On March 2, 2021, Underwood was designated for assignment after the signing of Ryan Tepera was made official.

===Pittsburgh Pirates===
On March 7, 2021, the Cubs traded Underwood to the Pittsburgh Pirates in exchange for Shendrik Apostel. In 43 games for the Pirates, he registered a 4.33 ERA with 65 strikeouts and 72 2/3 innings pitched. On September 6, Underwood was placed on the 60-day injured list with right shoulder inflammation. In 2022, Underwood made 51 appearances out of the Pirates' bullpen, recording a 4.40 ERA with 57 strikeouts in 57 1/3 innings pitched.

On January 13, 2023, Underwood agreed to a one-year, $1.025 million contract with the Pirates, avoiding salary arbitration. He pitched in 20 games for Pittsburgh, recording a 5.18 ERA with 14 strikeouts and two saves in 24 1/3 innings of work. Underwood was designated for assignment on May 27. He cleared waivers and accepted an outright assignment to the Triple-A Indianapolis Indians on June 2. On October 2, Underwood elected free agency.

===New York Yankees===
On December 14, 2023, Underwood signed a minor league contract with the New York Yankees. In 32 appearances for the Triple–A Scranton/Wilkes-Barre RailRiders, he compiled a 3.26 ERA with 40 strikeouts and 3 saves over 38 2/3 innings pitched. Underwood was released by the Yankees organization on August 5, 2024.
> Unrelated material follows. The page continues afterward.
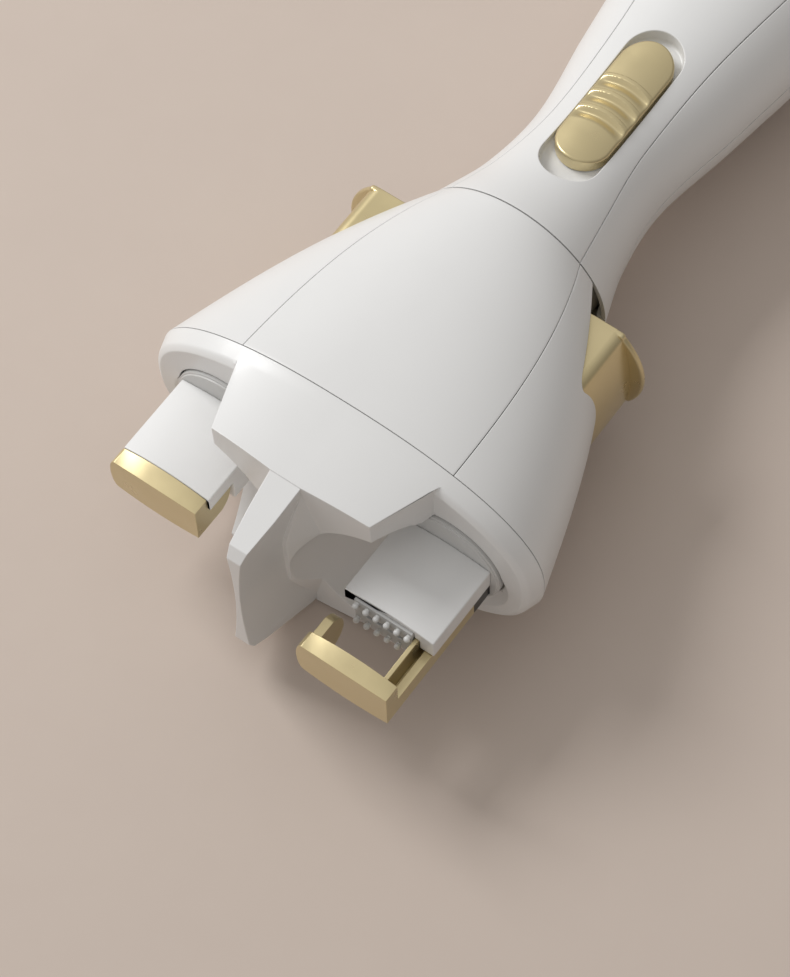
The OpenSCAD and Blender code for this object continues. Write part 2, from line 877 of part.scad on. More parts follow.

===Gastonia Ghost Peppers===
On April 18, 2025, Underwood signed with the Gastonia Ghost Peppers of the Atlantic League of Professional Baseball. He made 32 appearances (eight starts) for Gastonia, logging a 5-2 record and 3.97 ERA with 58 strikeouts over 68 innings of work.

===Leones de Yucatán===
On December 12, 2025, Underwood signed with the Leones de Yucatán of the Mexican League. In three appearances (two starts) for the Leones, he registered a 6.75 ERA, striking out two and walking five batters across 6 2/3 innings of work. On May 11, 2026, Underwood was released by Yucatán.

===Gastonia Ghost Peppers (second stint)===
On June 4, 2026, Underwood signed with the Gastonia Ghost Peppers of the Atlantic League of Professional Baseball. In five starts for the team, he posted a 0–1 record with a 7.82 ERA, 10 strikeouts, and five walks across 12 2/3 innings pitched. On July 1, Underwood was released by Gastonia.

==International career==
Underwood is of Puerto Rican descent through his maternal grandmother. During the 2023 World Baseball Classic (WBC), he pitched for the Puerto Rico national team. On March 13, 2023, he pitched in relief versus Israel and retired every batter faced in the eighth inning, after José De León started and Yacksel Ríos, Edwin Díaz kept the perfect game intact, and Martín Maldonado caught on the way to a 10–0 win. The contest ended when Maldonado scored on a walk-off hit in the bottom of the eighth inning that invoked the tournament's mercy rule. However, it did not qualify as an official perfect game per the Elias Sports Bureau, due to lasting fewer than nine innings.